I think it’s great. I think that writing your emotions and feelings onto a card, it’s relieving.
It's kind of like writing in a journal, releasing your feelings onto paper, but you're letting someone else know your emotions and I think that's really inspiring
In what way are you most comfortable making and maintaining connections with people?
I’m really bad at it, I’ll just say that. I’m really bad at keeping up with friends because, you know, it’s work keeping up with everyone! But I would say calling is important, going out for coffee, going to an event together. I like that more than getting on the phone, because that way you can gauge each other’s emotions much better than on phone. I need to be better at it [we all do, don't feel bad!] I also think it’s hard for me because I’m an introvert, haha.
If you could send a card to anyone who would it be and why?
I would send it to my grandmother even though she lives 10 minutes away I know she would appreciate it greatly. I would say we are a family that holds onto cards for awhile. During any big holidays, my mom tapes all the cards we received on a door that way we can always take a glance at the heartfelt messages.
When was the last time you received a card?
My birthday. Like I said, my whole family - they’re card people. And they want me to hold on to them forever, but I never do. Not unless they are really important and have a really good message in them. I absolutely love receiving them, I just don’t know what to do with them. My mom puts Christmas ones up on the wall, but I just need to find a new venue once I’ve received one. They are definitely more meaningful than getting an email, which is why cards are still around, there is just the challenge of what to do with it afterwards.
How do you feel technology has influenced the way we communicate with each other?
I feel like it’s good and it’s also bad. The younger people these days, it’s kind of made them resort to just getting on the phone and texting or calling rather than actually meeting in person. But on the other hand you can talk to anyone across the world, so it goes both ways. It’s bad but it’s also good.
So when did you become interested in becoming a graphic designer?
It’s going to sound like Kristen’s story a bit. Originally I took a class outside of the normal curriculum in high school and learned bakery and pastry chef skills. I was set on that direction because I loved cooking. I started to get kind of bored with that so I went into fashion. The school I was looking at, and ended up going to, covered fashion merchandise, but didn’t teach actual hands-on sewing. It did, however, offer design classes so I decided to try graphic design. I wasn’t totally full in, but luckily I got into it and that’s how I got started!
Is there a project that you've worked on that has resonated with you?

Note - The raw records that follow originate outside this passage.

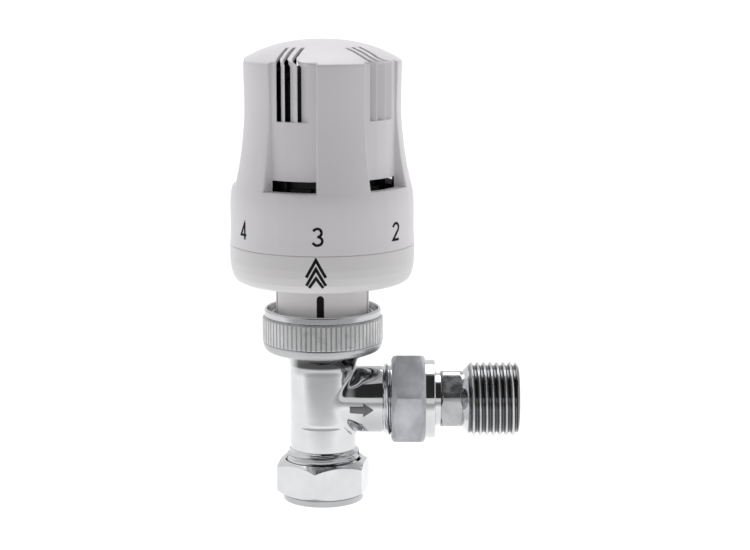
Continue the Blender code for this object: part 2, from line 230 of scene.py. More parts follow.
def hexagon(apothem, corner_round, first_corner, flat_steps):
    """Radius of a hexagon with rounded corners, by angles in order round it."""
    corner_steps = 4
    reach = {}
    corner_r = apothem / math.cos(math.pi / 6)
    centre_r = corner_r - corner_round / math.cos(math.pi / 6)
    for side in range(6):
        corner = first_corner + side * math.pi / 3
        for step in range(corner_steps + 1):
            lean = math.pi / 6 * (2 * step / corner_steps - 1)
            x = centre_r + corner_round * math.cos(lean)
            y = corner_round * math.sin(lean)
            reach[corner + math.atan2(y, x)] = math.hypot(x, y)
        tangent = math.atan2(y, x)
        for step in range(1, flat_steps):
            along = tangent + (math.pi / 3 - 2 * tangent) * step / flat_steps
            reach[corner + along] = apothem / math.cos(math.pi / 6 - along)
    return reach


LEAD_SLOPE = 1.2
THREAD_SAMPLES = 8


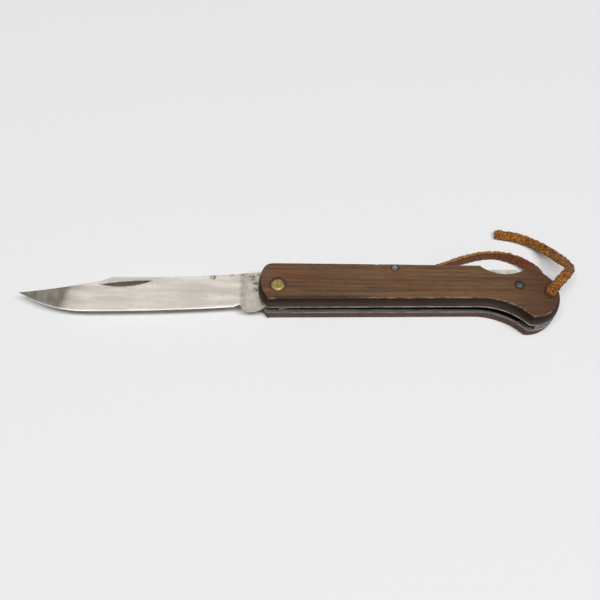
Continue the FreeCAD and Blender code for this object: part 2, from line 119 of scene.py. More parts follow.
BACK_TAIL = [
    ((0.1269, 0.0037, 0.0085), (1.0, 0.0, 0.0)),
    ((0.1269, 0.0095, 0.0085), (1.0, 0.0, 0.0)),
    ((0.1272, 0.0150, 0.0074), (1.0, 0.1, -0.1)),
    ((0.1247, 0.0201, 0.0050), (0.9, 0.5, 0.4)),
    ((0.1207, 0.0243, 0.0034), (0.4, 0.5, 0.8)),
    ((0.1155, 0.0271, 0.0027), (0.15, 0.3, 0.95)),
    ((0.1095, 0.0284, 0.0025), (0.0, 0.2, 1.0)),
    ((0.1035, 0.0281, 0.0025), (0.0, 0.2, 1.0)),
    ((0.0973, 0.0266, 0.0025), (0.0, 0.2, 1.0)),
    ((0.0910, 0.0245, 0.0025), (0.0, 0.2, 1.0)),
    ((0.0845, 0.0220, 0.0025), (0.0, 0.2, 1.0)),
    ((0.0778, 0.0191, 0.0025), (0.0, 0.2, 1.0)),
    ((0.0712, 0.0160, 0.0025), (0.0, 0.2, 1.0)),
]
LACE_WIDTH = 4.5 * MM
LACE_THICK = 2.0 * MM
LACE_STEP = 0.3 * MM
LACE_AROUND = 30
SQUARENESS = 0.38
NAP_FIBRES = 16
FIBRE_THICK = 0.035 * MM
LONGEST_FIBRE = 1.44 * MM
FLOOR_GAP = 0.05 * MM


def spline_points(points):
    """Points along the smooth spline that has these control points."""
    curve = bpy.data.curves.new("route", "CURVE")
    curve.dimensions = "3D"
    spline = curve.splines.new("NURBS")
    spline.points.add(len(points) - 1)
    for target, point in zip(spline.points, points):
        target.co = (*point, 1.0)
    spline.order_u = 3
    spline.use_endpoint_u = True
    spline.resolution_u = 24
    holder = bpy.data.objects.new("route", curve)
    bpy.context.scene.collection.objects.link(holder)
    line = bpy.data.meshes.new_from_object(holder)
    sampled = [vertex.co.copy() for vertex in line.vertices]
    bpy.data.objects.remove(holder)
    return sampled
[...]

A project that really sticks out to me and that I learned a lot from, was a project I worked on with Matthew. It was my first website and I learned layout, the proper text sizes, how to place images and all the rest that goes into it. That whole learning experience made me realize one day I want to go into web design and designing applications because there are so many possibilities and so many interactions; you can really affect people’s view and feelings. You can have fun playing around with it too: the different colors and photos, there is just so much you can do! Plus, it was great learning from Matthew who has a lot of experience in that department and he gave me clear direction so it was fun. It was just a really great experience.
As a graphic designer you spend a lot of time working with technology, do you find it important to unplug?
YES. Big caps yes. I think it’s very important to unwind. If you don’t work is all you do and you fully focus on that and nothing else. When I need to get away I hike and get outdoors.
Hiking lets you get away from everything because there is no service so no phone and no computers. When you're hiking you just don't think of anything, you just go. I think that's a great way of freeing your mind completely.
Is making a career out of a creative profession difficult?
I don’t find it hard. I feel like there are a lot of different avenues you can take as a graphic designer. And there are a lot of options on how you want to apply your degree: in house, agencies, etc. It’s just really competitive. You have to have a really big skill set and be really be impressive. And there is pressure to be constantly adding to your skill set, but personally I think it’s good to always be learning.
Do you have specific environments, places or people that you go to for inspiration?
Open spaces. Open spaces with windows where a lot of light comes through. I also love coffee shops: I kind of hide in a nook and zone out with a nice cup of coffee. Otherwise, a nice big desk and all my materials around me. It’s not likely that this perfect set up will actually happen, but that’s my dream. I would definitely say getting out of doors is an inspiration on it’s own too. Also, there is this designer, Aaron Draplin, he’s got a really cool website where he has all these logos and posters that he’s done and it’s a different kind of thing that you haven’t seen before so it’s nice to go there for a fresh outlook.